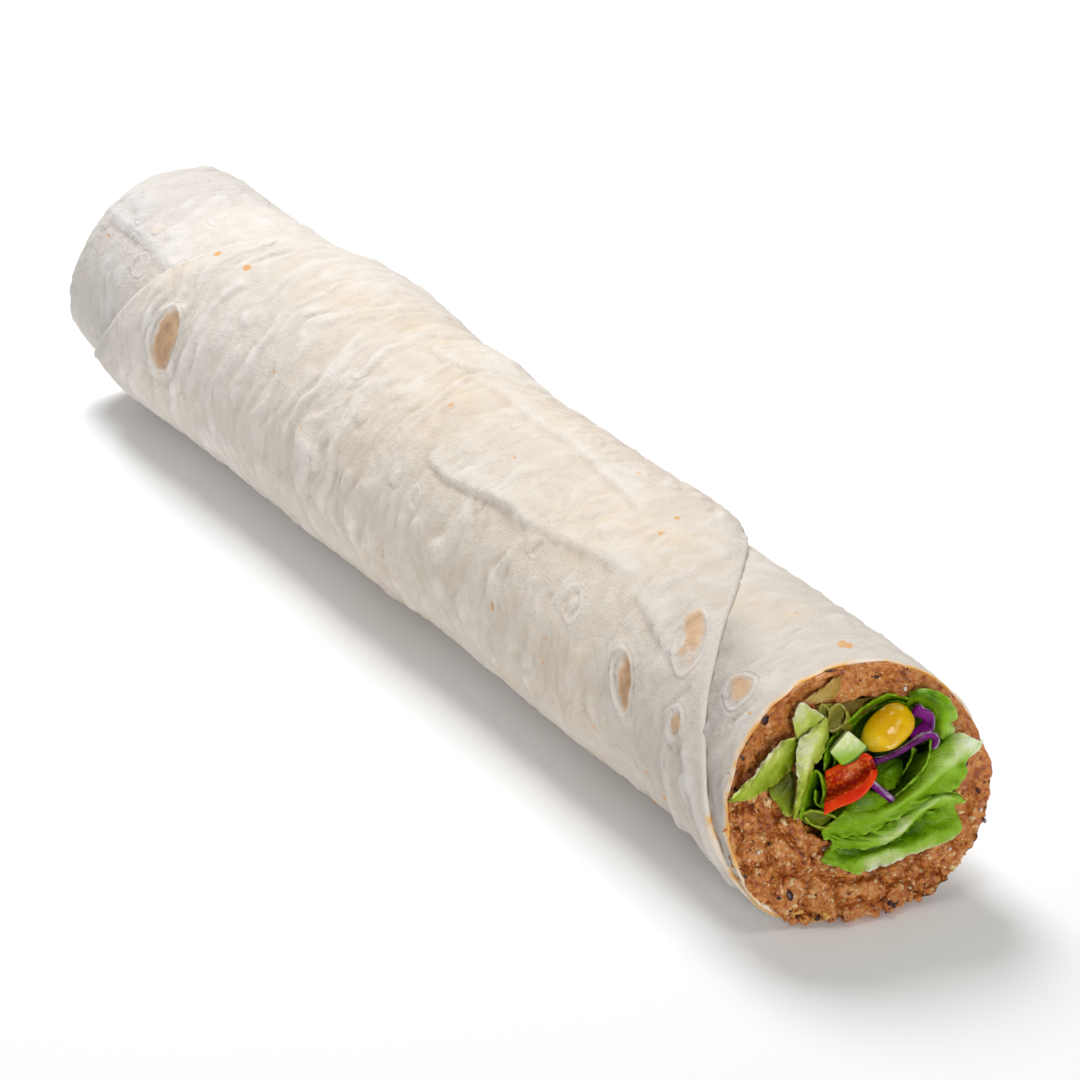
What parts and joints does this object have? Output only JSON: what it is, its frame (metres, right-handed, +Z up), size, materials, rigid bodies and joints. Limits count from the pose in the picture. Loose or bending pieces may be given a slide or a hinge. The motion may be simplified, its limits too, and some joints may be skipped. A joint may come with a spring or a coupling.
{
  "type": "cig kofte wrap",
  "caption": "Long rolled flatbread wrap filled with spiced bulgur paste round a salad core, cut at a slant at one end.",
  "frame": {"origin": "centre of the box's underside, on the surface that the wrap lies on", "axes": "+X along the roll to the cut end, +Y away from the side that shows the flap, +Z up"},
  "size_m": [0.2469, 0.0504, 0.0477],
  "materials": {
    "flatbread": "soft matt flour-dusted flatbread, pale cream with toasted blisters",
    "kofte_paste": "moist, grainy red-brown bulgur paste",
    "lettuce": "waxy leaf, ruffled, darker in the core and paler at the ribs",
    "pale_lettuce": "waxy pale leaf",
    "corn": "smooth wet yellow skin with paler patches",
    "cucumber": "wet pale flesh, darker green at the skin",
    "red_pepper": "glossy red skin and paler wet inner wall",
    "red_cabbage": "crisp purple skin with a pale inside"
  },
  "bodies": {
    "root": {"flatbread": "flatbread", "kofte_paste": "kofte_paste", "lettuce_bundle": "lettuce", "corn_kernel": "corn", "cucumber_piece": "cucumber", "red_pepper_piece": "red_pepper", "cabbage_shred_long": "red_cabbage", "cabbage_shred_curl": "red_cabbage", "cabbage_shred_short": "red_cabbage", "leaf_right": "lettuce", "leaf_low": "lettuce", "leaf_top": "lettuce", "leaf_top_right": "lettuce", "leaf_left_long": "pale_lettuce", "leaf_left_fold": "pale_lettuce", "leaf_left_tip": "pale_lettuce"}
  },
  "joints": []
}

┄┄┄┄┄┄┄┄┄┄

### SHORT PROBLEM
From the listing above, extract every line exactly as it stands.

### OUTPUT OF THE TASK
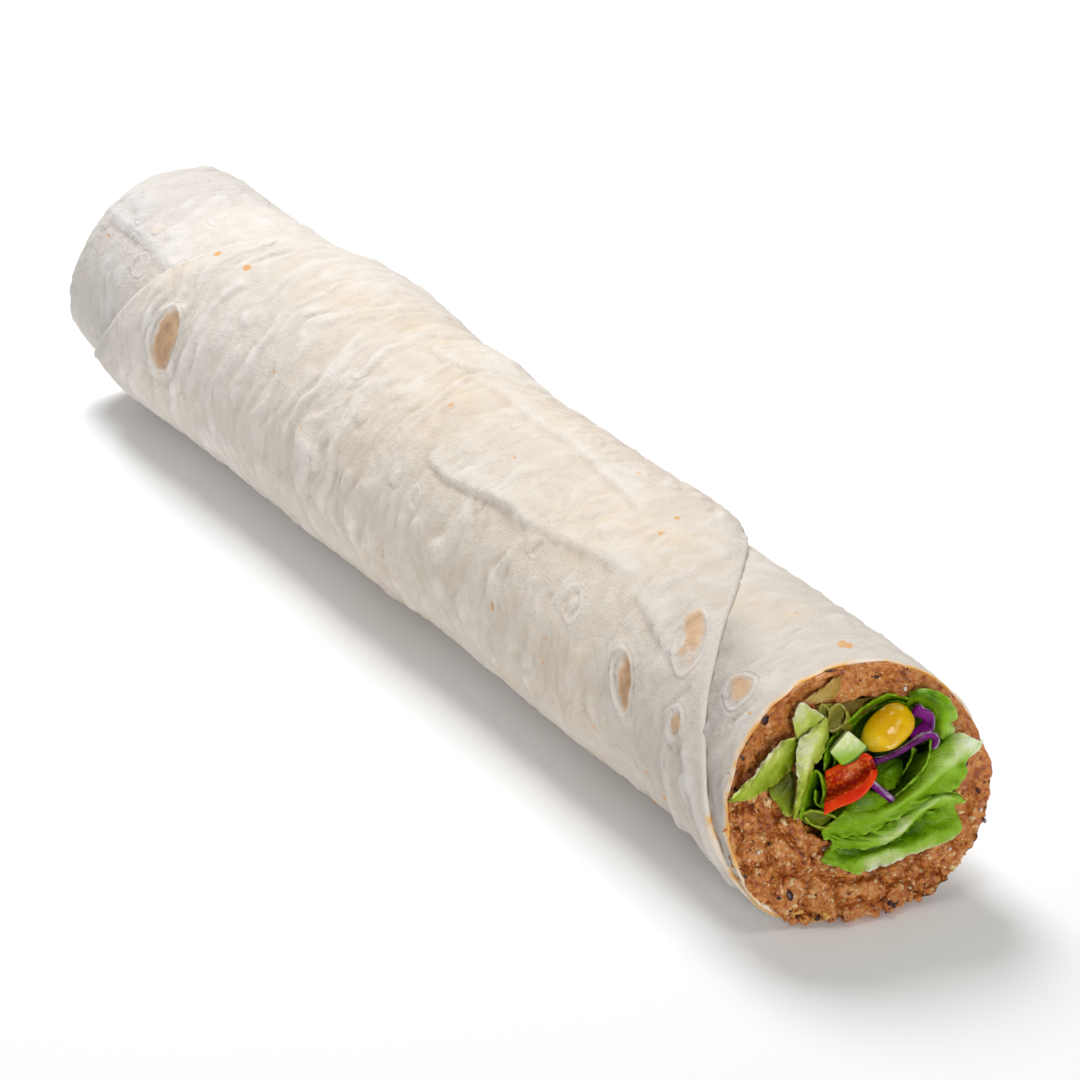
What parts and joints does this object have? Output only JSON: what it is, its frame (metres, right-handed, +Z up), size, materials, rigid bodies and joints. Limits count from the pose in the picture. Loose or bending pieces may be given a slide or a hinge. The motion may be simplified, its limits too, and some joints may be skipped. A joint may come with a spring or a coupling.
{
  "type": "cig kofte wrap",
  "caption": "Long rolled flatbread wrap filled with spiced bulgur paste round a salad core, cut at a slant at one end.",
  "frame": {"origin": "centre of the box's underside, on the surface that the wrap lies on", "axes": "+X along the roll to the cut end, +Y away from the side that shows the flap, +Z up"},
  "size_m": [0.2469, 0.0504, 0.0477],
  "materials": {
    "flatbread": "soft matt flour-dusted flatbread, pale cream with toasted blisters",
    "kofte_paste": "moist, grainy red-brown bulgur paste",
    "lettuce": "waxy leaf, ruffled, darker in the core and paler at the ribs",
    "pale_lettuce": "waxy pale leaf",
    "corn": "smooth wet yellow skin with paler patches",
    "cucumber": "wet pale flesh, darker green at the skin",
    "red_pepper": "glossy red skin and paler wet inner wall",
    "red_cabbage": "crisp purple skin with a pale inside"
  },
  "bodies": {
    "root": {"flatbread": "flatbread", "kofte_paste": "kofte_paste", "lettuce_bundle": "lettuce", "corn_kernel": "corn", "cucumber_piece": "cucumber", "red_pepper_piece": "red_pepper", "cabbage_shred_long": "red_cabbage", "cabbage_shred_curl": "red_cabbage", "cabbage_shred_short": "red_cabbage", "leaf_right": "lettuce", "leaf_low": "lettuce", "leaf_top": "lettuce", "leaf_top_right": "lettuce", "leaf_left_long": "pale_lettuce", "leaf_left_fold": "pale_lettuce", "leaf_left_tip": "pale_lettuce"}
  },
  "joints": []
}